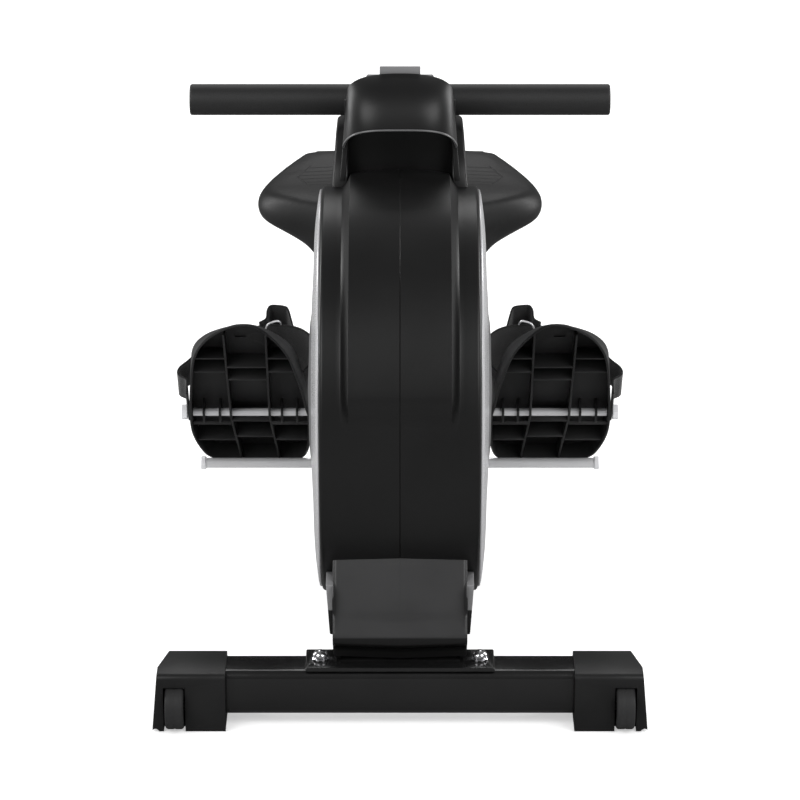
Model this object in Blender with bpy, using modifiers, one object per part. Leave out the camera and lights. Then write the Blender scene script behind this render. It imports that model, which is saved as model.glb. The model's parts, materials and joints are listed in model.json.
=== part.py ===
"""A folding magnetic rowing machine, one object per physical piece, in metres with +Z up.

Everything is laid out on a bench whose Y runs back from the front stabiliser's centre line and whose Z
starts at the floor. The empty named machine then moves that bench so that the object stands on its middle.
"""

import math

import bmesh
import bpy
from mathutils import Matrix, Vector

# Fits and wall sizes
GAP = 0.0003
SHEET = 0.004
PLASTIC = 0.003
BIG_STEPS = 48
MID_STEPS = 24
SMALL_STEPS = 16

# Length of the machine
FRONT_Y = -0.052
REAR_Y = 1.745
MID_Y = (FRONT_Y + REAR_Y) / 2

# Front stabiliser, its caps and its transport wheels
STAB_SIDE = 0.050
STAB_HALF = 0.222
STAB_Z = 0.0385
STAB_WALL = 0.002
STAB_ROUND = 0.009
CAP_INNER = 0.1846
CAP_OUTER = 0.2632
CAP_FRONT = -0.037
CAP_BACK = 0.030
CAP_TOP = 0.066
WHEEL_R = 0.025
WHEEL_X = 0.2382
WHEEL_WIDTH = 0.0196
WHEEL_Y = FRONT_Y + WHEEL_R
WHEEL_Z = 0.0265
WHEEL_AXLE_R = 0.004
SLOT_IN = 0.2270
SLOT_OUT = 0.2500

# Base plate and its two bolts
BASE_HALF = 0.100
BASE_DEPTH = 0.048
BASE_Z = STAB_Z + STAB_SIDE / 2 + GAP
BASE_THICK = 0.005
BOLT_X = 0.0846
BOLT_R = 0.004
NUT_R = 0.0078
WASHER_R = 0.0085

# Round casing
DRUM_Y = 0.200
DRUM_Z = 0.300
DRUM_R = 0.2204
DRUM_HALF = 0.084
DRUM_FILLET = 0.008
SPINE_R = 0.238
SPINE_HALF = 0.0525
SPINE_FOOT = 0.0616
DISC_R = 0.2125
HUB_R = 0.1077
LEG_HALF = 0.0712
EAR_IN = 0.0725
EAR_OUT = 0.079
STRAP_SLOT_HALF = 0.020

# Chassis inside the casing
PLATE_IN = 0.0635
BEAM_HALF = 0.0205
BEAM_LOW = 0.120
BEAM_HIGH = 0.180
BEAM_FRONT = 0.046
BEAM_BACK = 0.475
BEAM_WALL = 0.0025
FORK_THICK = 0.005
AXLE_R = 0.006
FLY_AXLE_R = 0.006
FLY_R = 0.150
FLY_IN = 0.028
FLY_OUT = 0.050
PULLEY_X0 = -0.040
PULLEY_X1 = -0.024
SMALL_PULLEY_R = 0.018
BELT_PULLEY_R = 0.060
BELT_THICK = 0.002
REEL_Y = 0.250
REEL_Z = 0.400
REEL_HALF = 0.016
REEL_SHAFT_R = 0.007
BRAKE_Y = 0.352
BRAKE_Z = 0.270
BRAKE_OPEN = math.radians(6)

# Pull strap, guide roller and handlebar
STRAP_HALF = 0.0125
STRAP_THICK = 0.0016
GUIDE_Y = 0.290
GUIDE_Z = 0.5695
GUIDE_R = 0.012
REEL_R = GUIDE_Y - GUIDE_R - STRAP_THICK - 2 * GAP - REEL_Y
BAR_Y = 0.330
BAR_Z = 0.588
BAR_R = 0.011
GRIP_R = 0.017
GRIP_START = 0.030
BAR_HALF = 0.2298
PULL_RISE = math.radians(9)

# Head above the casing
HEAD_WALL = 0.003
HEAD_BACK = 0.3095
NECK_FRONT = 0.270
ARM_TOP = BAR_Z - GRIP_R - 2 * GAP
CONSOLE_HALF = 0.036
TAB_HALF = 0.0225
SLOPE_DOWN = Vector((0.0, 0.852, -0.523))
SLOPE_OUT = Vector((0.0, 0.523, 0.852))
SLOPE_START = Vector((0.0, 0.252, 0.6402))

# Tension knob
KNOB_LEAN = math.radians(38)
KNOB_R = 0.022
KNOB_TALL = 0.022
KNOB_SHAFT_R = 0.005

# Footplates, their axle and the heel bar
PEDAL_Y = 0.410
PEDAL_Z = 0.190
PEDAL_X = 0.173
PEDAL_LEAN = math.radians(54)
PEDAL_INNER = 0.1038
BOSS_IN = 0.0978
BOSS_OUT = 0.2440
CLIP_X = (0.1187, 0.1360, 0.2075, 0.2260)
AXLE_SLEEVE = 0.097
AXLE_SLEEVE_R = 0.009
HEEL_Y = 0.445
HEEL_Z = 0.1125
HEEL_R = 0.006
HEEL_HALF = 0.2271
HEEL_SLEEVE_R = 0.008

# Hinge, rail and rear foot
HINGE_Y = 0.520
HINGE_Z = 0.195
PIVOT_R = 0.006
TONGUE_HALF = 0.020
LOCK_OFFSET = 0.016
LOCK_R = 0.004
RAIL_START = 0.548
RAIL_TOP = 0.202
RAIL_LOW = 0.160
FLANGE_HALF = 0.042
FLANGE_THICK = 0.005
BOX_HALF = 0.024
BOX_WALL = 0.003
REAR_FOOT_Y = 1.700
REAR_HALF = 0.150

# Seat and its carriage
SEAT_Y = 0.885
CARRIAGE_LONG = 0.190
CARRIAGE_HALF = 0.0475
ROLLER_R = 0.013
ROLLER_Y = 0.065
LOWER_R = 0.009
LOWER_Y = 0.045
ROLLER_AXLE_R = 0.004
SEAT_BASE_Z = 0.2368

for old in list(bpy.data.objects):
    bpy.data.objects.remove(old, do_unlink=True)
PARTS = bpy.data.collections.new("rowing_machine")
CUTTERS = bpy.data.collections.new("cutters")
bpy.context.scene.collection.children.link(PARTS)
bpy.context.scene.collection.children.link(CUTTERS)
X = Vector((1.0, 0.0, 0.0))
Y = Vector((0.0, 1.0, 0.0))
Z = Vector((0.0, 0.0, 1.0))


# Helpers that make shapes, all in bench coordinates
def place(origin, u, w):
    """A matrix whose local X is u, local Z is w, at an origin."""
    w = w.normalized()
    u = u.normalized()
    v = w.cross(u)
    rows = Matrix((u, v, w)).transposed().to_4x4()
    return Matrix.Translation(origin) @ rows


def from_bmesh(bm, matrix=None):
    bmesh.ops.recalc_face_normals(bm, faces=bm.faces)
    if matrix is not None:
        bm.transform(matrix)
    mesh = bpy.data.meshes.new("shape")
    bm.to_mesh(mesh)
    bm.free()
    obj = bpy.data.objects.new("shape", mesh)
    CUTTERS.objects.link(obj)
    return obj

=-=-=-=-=

> _Exercise instructions_
Reproduce the full listing exactly.

> _Exercise output_
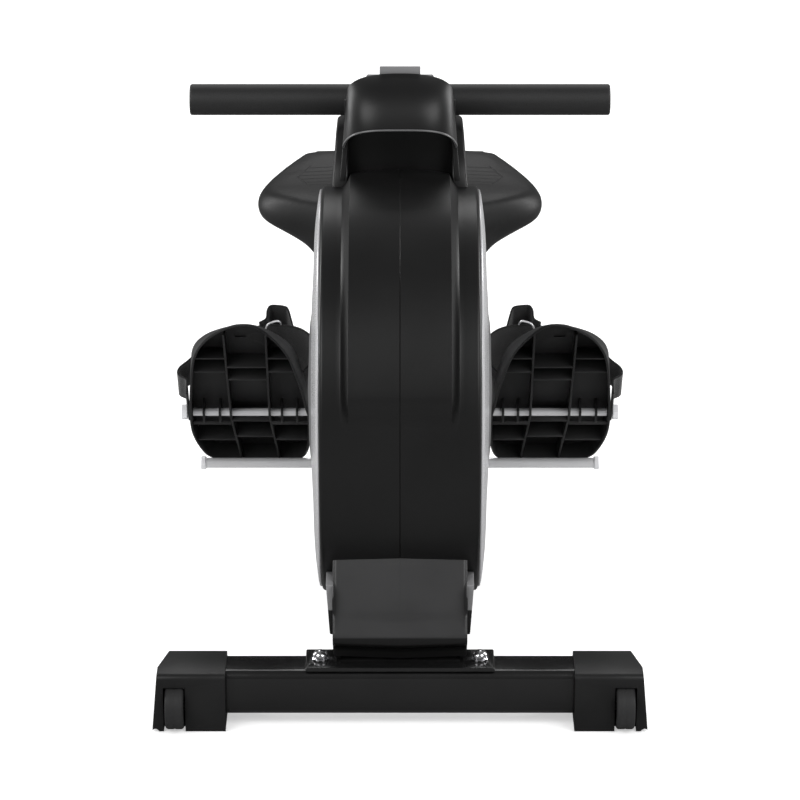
Model this object in Blender with bpy, using modifiers, one object per part. Leave out the camera and lights. Then write the Blender scene script behind this render. It imports that model, which is saved as model.glb. The model's parts, materials and joints are listed in model.json.
=== part.py ===
"""A folding magnetic rowing machine, one object per physical piece, in metres with +Z up.

Everything is laid out on a bench whose Y runs back from the front stabiliser's centre line and whose Z
starts at the floor. The empty named machine then moves that bench so that the object stands on its middle.
"""

import math

import bmesh
import bpy
from mathutils import Matrix, Vector

# Fits and wall sizes
GAP = 0.0003
SHEET = 0.004
PLASTIC = 0.003
BIG_STEPS = 48
MID_STEPS = 24
SMALL_STEPS = 16

# Length of the machine
FRONT_Y = -0.052
REAR_Y = 1.745
MID_Y = (FRONT_Y + REAR_Y) / 2

# Front stabiliser, its caps and its transport wheels
STAB_SIDE = 0.050
STAB_HALF = 0.222
STAB_Z = 0.0385
STAB_WALL = 0.002
STAB_ROUND = 0.009
CAP_INNER = 0.1846
CAP_OUTER = 0.2632
CAP_FRONT = -0.037
CAP_BACK = 0.030
CAP_TOP = 0.066
WHEEL_R = 0.025
WHEEL_X = 0.2382
WHEEL_WIDTH = 0.0196
WHEEL_Y = FRONT_Y + WHEEL_R
WHEEL_Z = 0.0265
WHEEL_AXLE_R = 0.004
SLOT_IN = 0.2270
SLOT_OUT = 0.2500

# Base plate and its two bolts
BASE_HALF = 0.100
BASE_DEPTH = 0.048
BASE_Z = STAB_Z + STAB_SIDE / 2 + GAP
BASE_THICK = 0.005
BOLT_X = 0.0846
BOLT_R = 0.004
NUT_R = 0.0078
WASHER_R = 0.0085

# Round casing
DRUM_Y = 0.200
DRUM_Z = 0.300
DRUM_R = 0.2204
DRUM_HALF = 0.084
DRUM_FILLET = 0.008
SPINE_R = 0.238
SPINE_HALF = 0.0525
SPINE_FOOT = 0.0616
DISC_R = 0.2125
HUB_R = 0.1077
LEG_HALF = 0.0712
EAR_IN = 0.0725
EAR_OUT = 0.079
STRAP_SLOT_HALF = 0.020

# Chassis inside the casing
PLATE_IN = 0.0635
BEAM_HALF = 0.0205
BEAM_LOW = 0.120
BEAM_HIGH = 0.180
BEAM_FRONT = 0.046
BEAM_BACK = 0.475
BEAM_WALL = 0.0025
FORK_THICK = 0.005
AXLE_R = 0.006
FLY_AXLE_R = 0.006
FLY_R = 0.150
FLY_IN = 0.028
FLY_OUT = 0.050
PULLEY_X0 = -0.040
PULLEY_X1 = -0.024
SMALL_PULLEY_R = 0.018
BELT_PULLEY_R = 0.060
BELT_THICK = 0.002
REEL_Y = 0.250
REEL_Z = 0.400
REEL_HALF = 0.016
REEL_SHAFT_R = 0.007
BRAKE_Y = 0.352
BRAKE_Z = 0.270
BRAKE_OPEN = math.radians(6)

# Pull strap, guide roller and handlebar
STRAP_HALF = 0.0125
STRAP_THICK = 0.0016
GUIDE_Y = 0.290
GUIDE_Z = 0.5695
GUIDE_R = 0.012
REEL_R = GUIDE_Y - GUIDE_R - STRAP_THICK - 2 * GAP - REEL_Y
BAR_Y = 0.330
BAR_Z = 0.588
BAR_R = 0.011
GRIP_R = 0.017
GRIP_START = 0.030
BAR_HALF = 0.2298
PULL_RISE = math.radians(9)

# Head above the casing
HEAD_WALL = 0.003
HEAD_BACK = 0.3095
NECK_FRONT = 0.270
ARM_TOP = BAR_Z - GRIP_R - 2 * GAP
CONSOLE_HALF = 0.036
TAB_HALF = 0.0225
SLOPE_DOWN = Vector((0.0, 0.852, -0.523))
SLOPE_OUT = Vector((0.0, 0.523, 0.852))
SLOPE_START = Vector((0.0, 0.252, 0.6402))

# Tension knob
KNOB_LEAN = math.radians(38)
KNOB_R = 0.022
KNOB_TALL = 0.022
KNOB_SHAFT_R = 0.005

# Footplates, their axle and the heel bar
PEDAL_Y = 0.410
PEDAL_Z = 0.190
PEDAL_X = 0.173
PEDAL_LEAN = math.radians(54)
PEDAL_INNER = 0.1038
BOSS_IN = 0.0978
BOSS_OUT = 0.2440
CLIP_X = (0.1187, 0.1360, 0.2075, 0.2260)
AXLE_SLEEVE = 0.097
AXLE_SLEEVE_R = 0.009
HEEL_Y = 0.445
HEEL_Z = 0.1125
HEEL_R = 0.006
HEEL_HALF = 0.2271
HEEL_SLEEVE_R = 0.008

# Hinge, rail and rear foot
HINGE_Y = 0.520
HINGE_Z = 0.195
PIVOT_R = 0.006
TONGUE_HALF = 0.020
LOCK_OFFSET = 0.016
LOCK_R = 0.004
RAIL_START = 0.548
RAIL_TOP = 0.202
RAIL_LOW = 0.160
FLANGE_HALF = 0.042
FLANGE_THICK = 0.005
BOX_HALF = 0.024
BOX_WALL = 0.003
REAR_FOOT_Y = 1.700
REAR_HALF = 0.150

# Seat and its carriage
SEAT_Y = 0.885
CARRIAGE_LONG = 0.190
CARRIAGE_HALF = 0.0475
ROLLER_R = 0.013
ROLLER_Y = 0.065
LOWER_R = 0.009
LOWER_Y = 0.045
ROLLER_AXLE_R = 0.004
SEAT_BASE_Z = 0.2368

for old in list(bpy.data.objects):
    bpy.data.objects.remove(old, do_unlink=True)
PARTS = bpy.data.collections.new("rowing_machine")
CUTTERS = bpy.data.collections.new("cutters")
bpy.context.scene.collection.children.link(PARTS)
bpy.context.scene.collection.children.link(CUTTERS)
X = Vector((1.0, 0.0, 0.0))
Y = Vector((0.0, 1.0, 0.0))
Z = Vector((0.0, 0.0, 1.0))


# Helpers that make shapes, all in bench coordinates
def place(origin, u, w):
    """A matrix whose local X is u, local Z is w, at an origin."""
    w = w.normalized()
    u = u.normalized()
    v = w.cross(u)
    rows = Matrix((u, v, w)).transposed().to_4x4()
    return Matrix.Translation(origin) @ rows


def from_bmesh(bm, matrix=None):
    bmesh.ops.recalc_face_normals(bm, faces=bm.faces)
    if matrix is not None:
        bm.transform(matrix)
    mesh = bpy.data.meshes.new("shape")
    bm.to_mesh(mesh)
    bm.free()
    obj = bpy.data.objects.new("shape", mesh)
    CUTTERS.objects.link(obj)
    return obj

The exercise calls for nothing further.